“Brain on Fire: My Month of Madness” by Susannah Cahalan


asteriaiconThis is another book where I had seen a review in a magazine and found it rather intriguing. When we finally got a copy in the book store, I jumped at the chance to read it. The book is a sad story, which had to be pieced together from Cahalan’s family, her friends, and her physician’s accounts, as well as hospital records.

Susannah Cahalan was 24 at the time she got sick. She was in a new relationship, with a promising career as a newspaper journalist ahead. Then one day, she woke up in a hospital room, strapped to a bed, deemed psychotic and violent, and had no memory of what happened to her.

It started with a bed bug bite, which is still unclear as to whether it ever really existed. She started having seizures, and started to behave peculiarly. She started demanding things, began having hallucinations, and became paranoid.  Her boyfriend and family struggled with how to help her, since they had no understanding of what was happening to her. She saw physicians and all thought that she partied too much and just needed to settle down, or they thought that she was having a mental break. She was labelled as psychotic, bipolar, or schizophrenic. As her illness progressed, her psychotic episodes got increasingly worse, and increasingly more frequent, until one day she was hospitalized and strapped to a bed for her safety. She most certainly would have died, had it not been for one physician who had recognized her symptoms as a relatively unknown disorder.
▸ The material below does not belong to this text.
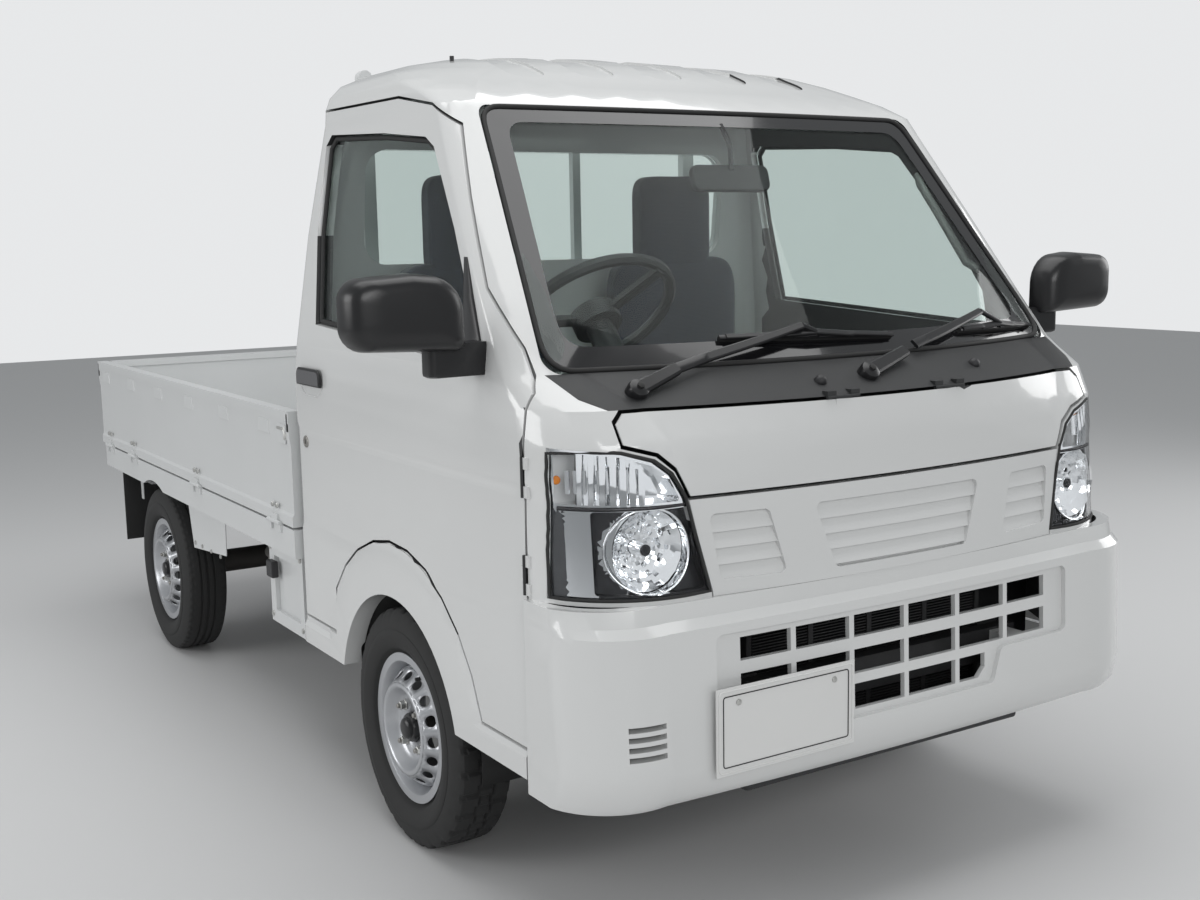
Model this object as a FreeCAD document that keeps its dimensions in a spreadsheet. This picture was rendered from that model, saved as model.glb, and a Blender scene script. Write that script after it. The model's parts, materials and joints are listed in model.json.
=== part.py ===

Cahalan has Anti-NMDA receptor encephalitis, a rare disorder where the patient’s body is incapable of regulating itself. The patient first begins showing bizarre psychotic behaviours and wild mood swings, which leads to incredible sensitivity to light and sound, eventually leading to catatonia, and ultimately death. She was very fortunate to find a physician who was able to recognize the symptoms and save her life.
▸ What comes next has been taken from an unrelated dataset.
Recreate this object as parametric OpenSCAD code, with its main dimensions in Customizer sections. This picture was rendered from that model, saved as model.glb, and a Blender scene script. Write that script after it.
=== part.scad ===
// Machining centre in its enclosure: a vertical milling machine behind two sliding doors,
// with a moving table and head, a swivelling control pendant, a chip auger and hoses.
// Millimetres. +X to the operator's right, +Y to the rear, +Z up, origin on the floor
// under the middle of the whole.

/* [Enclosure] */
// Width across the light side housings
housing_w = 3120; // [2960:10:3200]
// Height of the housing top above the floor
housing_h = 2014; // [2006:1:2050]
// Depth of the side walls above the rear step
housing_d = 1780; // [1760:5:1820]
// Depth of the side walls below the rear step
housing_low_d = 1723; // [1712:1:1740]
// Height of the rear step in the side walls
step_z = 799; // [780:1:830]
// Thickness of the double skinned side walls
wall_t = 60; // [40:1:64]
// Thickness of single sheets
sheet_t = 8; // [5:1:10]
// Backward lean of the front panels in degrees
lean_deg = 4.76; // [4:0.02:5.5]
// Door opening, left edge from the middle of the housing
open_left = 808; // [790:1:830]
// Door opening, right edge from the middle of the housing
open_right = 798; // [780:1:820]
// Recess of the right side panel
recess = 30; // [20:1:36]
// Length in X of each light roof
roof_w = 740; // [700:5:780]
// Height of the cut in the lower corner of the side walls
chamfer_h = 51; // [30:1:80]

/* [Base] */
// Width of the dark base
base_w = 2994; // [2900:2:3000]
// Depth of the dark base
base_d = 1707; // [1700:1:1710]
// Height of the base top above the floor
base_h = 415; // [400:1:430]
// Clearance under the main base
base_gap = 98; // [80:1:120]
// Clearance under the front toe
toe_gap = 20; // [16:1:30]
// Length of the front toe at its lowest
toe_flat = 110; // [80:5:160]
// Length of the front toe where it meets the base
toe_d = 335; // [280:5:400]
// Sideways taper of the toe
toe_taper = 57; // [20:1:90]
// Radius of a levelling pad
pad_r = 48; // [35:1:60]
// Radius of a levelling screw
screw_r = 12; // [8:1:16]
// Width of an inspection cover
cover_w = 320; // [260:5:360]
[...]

For me, this story struck home. My dad had been sick with a physiological disease, which was misdiagnosed as a number of mental illnesses before one physician finally realized what it was, all because it was something rare and relatively unheard of. Cahalan’s main agenda with writing her story is to raise awareness of her illness, which I can fully appreciate. Maybe it can help another person escape the suffering she had to go through.
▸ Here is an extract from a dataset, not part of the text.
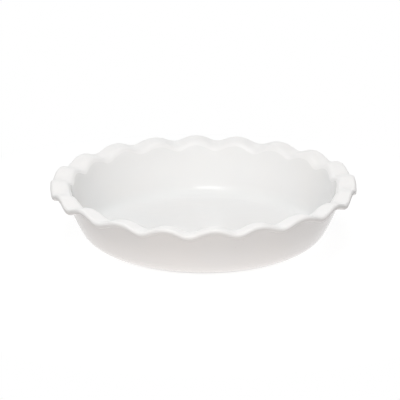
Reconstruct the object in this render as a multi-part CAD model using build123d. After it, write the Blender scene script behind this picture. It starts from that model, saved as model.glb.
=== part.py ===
"""Round stoneware pie dish with a ruffled lip, glazed all over but for its foot ring.

Millimetres, +Z up, origin on the table under the centre of the dish. Angles are in degrees,
turned up from the outward direction in the plane of the section.
"""

from build123d import *
import math
import os

# Ruffled lip, measured to the middle of its rounded edge halfway up a wave
lip_radius = 135.6
lip_height = 51.8
lip_thickness = 5.4
lip_rise_angle = 6.0
lip_bend_radius = 8.0
under_lip_radius = 4.0
wave_count = 20
wave_height = 2.7
crest_flatness_share = 0.1

# Wall, which leans out less towards the lip
wall_thickness = 5.5
wall_bow_radius = 172.0
wall_low_lean = 28.0

# Floor
floor_thickness = 5.5
floor_corner_radius = 17.0

# Heel, which turns up from the foot ring into the wall
heel_radius = 23.0
heel_rise_angle = 6.0

# Foot ring, ground flat and left bare
foot_inset = 43.2
foot_radius = lip_radius - foot_inset
foot_width = 5.0
foot_height = 1.0
foot_step = 0.8
foot_root = 2.0
foot_edge_radius = 0.4

# Glaze
glaze_thickness = 0.4
glaze_line_height = 2.0
foot_wipe_width = 1.5

# Fineness of the waved skin
points_per_wave = 8
bend_steps = 6
edge_steps = 8
wall_steps = 6


def direction(angle):
    """Unit step towards an angle."""
    return math.cos(math.radians(angle)), math.sin(math.radians(angle))


def moved(point, angle, distance):
    along = direction(angle)
    return point[0] + along[0] * distance, point[1] + along[1] * distance


def angle_to(centre, point):
    return math.degrees(math.atan2(point[1] - centre[1], point[0] - centre[0]))


def meeting(centre, radius, point, angle):
    """Where a line through a point leaves a circle, going towards an angle."""
    along = direction(angle)
    gap = point[0] - centre[0], point[1] - centre[1]
    before = gap[0] * along[0] + gap[1] * along[1]
    reach = math.sqrt(before**2 - gap[0] ** 2 - gap[1] ** 2 + radius**2) - before
    return moved(point, angle, reach)


def arc(centre, radius, start, end, steps):
    """Points of an arc about a centre, from one angle to another."""
    turns = [start + (end - start) * step / steps for step in range(steps + 1)]
    return [moved(centre, turn, radius) for turn in turns]


def wave_at(turn):
    """How far the lip is lifted at a turn about the dish, with crests broader than dips."""
    phase = math.radians(wave_count * turn)
    return wave_height * (math.cos(phase) - crest_flatness_share * math.cos(2 * phase))


def section(lift, depth):
    """Stretches of the skin from the floor, up the inside, over the lip and down to the foot.

    The lip is lifted square to its own slope, and the skin lies a depth under the glazed surface.
    Each stretch is a list of points that starts where the last one ends.
    """
    low_angle = -wall_low_lean
    lip_up = 90 + lip_rise_angle

    # Centres of the heel and of the bowed wall, one above the other on the line that they share
    heel_start = foot_radius + foot_step, foot_height
    heel_centre = moved(heel_start, 90 + heel_rise_angle, heel_radius)
    wall_centre = moved(heel_centre, 180 + low_angle, wall_bow_radius - heel_radius)
    outer = wall_bow_radius - depth
    inner = wall_bow_radius - wall_thickness + depth
    heel = heel_radius - depth
    heel_end = math.degrees(math.acos((heel_centre[1] - foot_height - depth) / heel)) - 90

    # Rounded corner between the level floor and the inside of the wall
    corner = floor_corner_radius + depth
    corner_height = foot_height + floor_thickness - depth + corner
    drop = wall_centre[1] - corner_height
    reach = math.sqrt((inner - corner) ** 2 - drop ** 2)
    corner_centre = wall_centre[0] + reach, corner_height
    corner_angle = -math.degrees(math.atan2(drop, reach))

    # Rounded edge of the lip
    edge_centre = moved((lip_radius, lip_height), lip_up, lift)
    half = lip_thickness / 2 - depth
    lip_top = moved(edge_centre, lip_up, half)
    lip_under = moved(edge_centre, lip_up, -half)

    # Bends between the wall and the two faces of the lip
    bend = lip_bend_radius - depth
    bend_line = moved(lip_top, lip_up, -bend)
    bend_centre = meeting(wall_centre, inner + bend, bend_line, lip_rise_angle)
    bend_angle = angle_to(wall_centre, bend_centre)
    under = under_lip_radius + depth
    under_line = moved(lip_under, lip_up, -under)
    under_centre = meeting(wall_centre, outer + under, under_line, lip_rise_angle)
    under_angle = angle_to(wall_centre, under_centre)

    floor_arc = arc(corner_centre, corner, -90, corner_angle, bend_steps)
    inner_arc = arc(wall_centre, inner, corner_angle, bend_angle, wall_steps)
    bend_arc = arc(bend_centre, bend, 180 + bend_angle, lip_up, bend_steps)
    edge_arc = arc(edge_centre, half, lip_up, lip_up - 180, edge_steps)
    under_arc = arc(under_centre, under, lip_up, 180 + under_angle, bend_steps)
    outer_arc = arc(wall_centre, outer, under_angle, low_angle, wall_steps)
    heel_arc = arc(heel_centre, heel, low_angle, heel_end, bend_steps)
    return [
        floor_arc,
        inner_arc,
        bend_arc,
        [bend_arc[-1], edge_arc[0]],
        edge_arc,
        [edge_arc[-1], under_arc[0]],
        under_arc,
        outer_arc,
        heel_arc,
    ]


def ring(places, turns):
    """One closed line round the dish, at the radius and height given for each turn."""
    points = []
    for turn, (radius, height) in zip(turns, places):
        x, y = direction(turn)
        points.append((radius * x, radius * y, height))
    return Wire([Edge.make_spline(points, periodic=True, parameters=turns)])


def skinned(depth):
    """The dish above its foot as one solid, a depth under the glazed surface.

    Each stretch of the section is one face, skinned through rings that follow the waves.
    """
    count = wave_count * points_per_wave
    turns = [360 * step / count for step in range(count + 1)]
    sections = [section(wave_at(turn), depth) for turn in turns[:-1]]
    strips = [[ring(places, turns) for places in zip(*stretch)] for stretch in zip(*sections)]
    floor = Face(strips[0][0])
    underside = Face(strips[-1][-1])
    faces = [face for rings in strips for face in Shell.make_loft(rings).faces()]
    return Solid(Shell([floor, *faces, underside]))


def foot_ring():
    """The ring that the dish stands on, rooted in the floor above it."""
    inner = foot_radius - foot_width
    height = foot_height + glaze_thickness + foot_root
    foot = Solid.make_cylinder(foot_radius, height) - Solid.make_cylinder(inner, height)
    standing_edges = foot.edges().group_by(Axis.Z)[0]
    return fillet(standing_edges, foot_edge_radius)


def clay_body():
    return skinned(glaze_thickness) + foot_ring()


def glaze_coat(clay):
    """The glass over the inside, the lip and the wall, down to the glaze line."""
    glazed = skinned(0).split(Plane.XY.offset(glaze_line_height), keep=Keep.TOP)
    return glazed - clay


def underside_glaze():
    """The patch of glaze on the level underside, wiped back from the foot ring."""
    radius = foot_radius - foot_width - foot_wipe_width
    return Solid.make_cylinder(radius, glaze_thickness, Plane(origin=(0, 0, foot_height)))


def write(name, shape):
    os.makedirs("parts", exist_ok=True)
    export_step(shape, f"parts/{name}.step")


clay = clay_body()
write("clay_body", clay)
write("glaze_coat", glaze_coat(clay))
write("underside_glaze", underside_glaze())
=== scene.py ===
"""White ruffled pie dish of glazed stoneware, on a pale studio floor.

Metres, +Z up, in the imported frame. Angles are in degrees, turned up from the outward direction
in the plane of the section. The waves, the lip and the glaze line wander a little, as on a dish
that was pressed and glazed by hand. The lip moves inwards and down, and never outwards.
"""

import math

import bpy
from mathutils import Matrix, Vector, noise


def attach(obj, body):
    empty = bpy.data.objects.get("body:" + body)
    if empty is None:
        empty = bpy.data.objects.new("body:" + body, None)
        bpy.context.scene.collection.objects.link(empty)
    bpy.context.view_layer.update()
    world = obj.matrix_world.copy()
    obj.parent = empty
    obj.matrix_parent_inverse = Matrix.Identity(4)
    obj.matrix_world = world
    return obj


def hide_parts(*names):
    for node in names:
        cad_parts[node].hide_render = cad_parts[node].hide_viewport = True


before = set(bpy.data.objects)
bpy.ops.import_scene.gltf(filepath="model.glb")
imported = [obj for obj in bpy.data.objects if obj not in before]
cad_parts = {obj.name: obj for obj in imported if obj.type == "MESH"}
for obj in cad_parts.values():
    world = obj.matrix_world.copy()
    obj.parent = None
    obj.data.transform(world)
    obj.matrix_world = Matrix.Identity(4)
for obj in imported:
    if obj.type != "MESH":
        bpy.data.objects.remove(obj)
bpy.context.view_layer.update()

mm = 0.001

# Ruffled lip, measured to the middle of its rounded edge halfway up a wave
lip_radius = 135.6 * mm
lip_height = 51.8 * mm
lip_thickness = 5.4 * mm
lip_rise_angle = 6.0
lip_bend_radius = 8.0 * mm
under_lip_radius = 4.0 * mm
wave_count = 20
wave_height = 2.7 * mm
crest_flatness_share = 0.1

# Wall, floor and heel
wall_thickness = 5.5 * mm
wall_bow_radius = 172.0 * mm
wall_low_lean = 28.0
floor_thickness = 5.5 * mm
floor_corner_radius = 17.0 * mm
heel_radius = 23.0 * mm
heel_rise_angle = 6.0

# Foot ring
foot_inset = 43.2 * mm
foot_radius = lip_radius - foot_inset
foot_width = 5.0 * mm
foot_height = 1.0 * mm
foot_step = 0.8 * mm
foot_edge_radius = 0.4 * mm

# Glaze
glaze_thickness = 0.4 * mm
glaze_line_height = 2.0 * mm
foot_wipe_width = 1.5 * mm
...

I thoroughly enjoyed this book. It was very open and honest, and it shed light on just how little we know about the human body. She raises some interesting questions about mental illness, how we treat people with mental health issues, and how they are viewed. Perhaps in some instances these people are suffering from a physiological issue, rather than just a mental one. Cahalan was fortunate to survive, though she is not completely unscathed by her ordeal. I liked that she didn’t paint herself as perfect, in fact she didn’t really establish a base line of what her personality was before she got sick. She pieced her illness progression through various stories and points of view so she could understand what truly happened to her and now is merely trying to get her life back on track.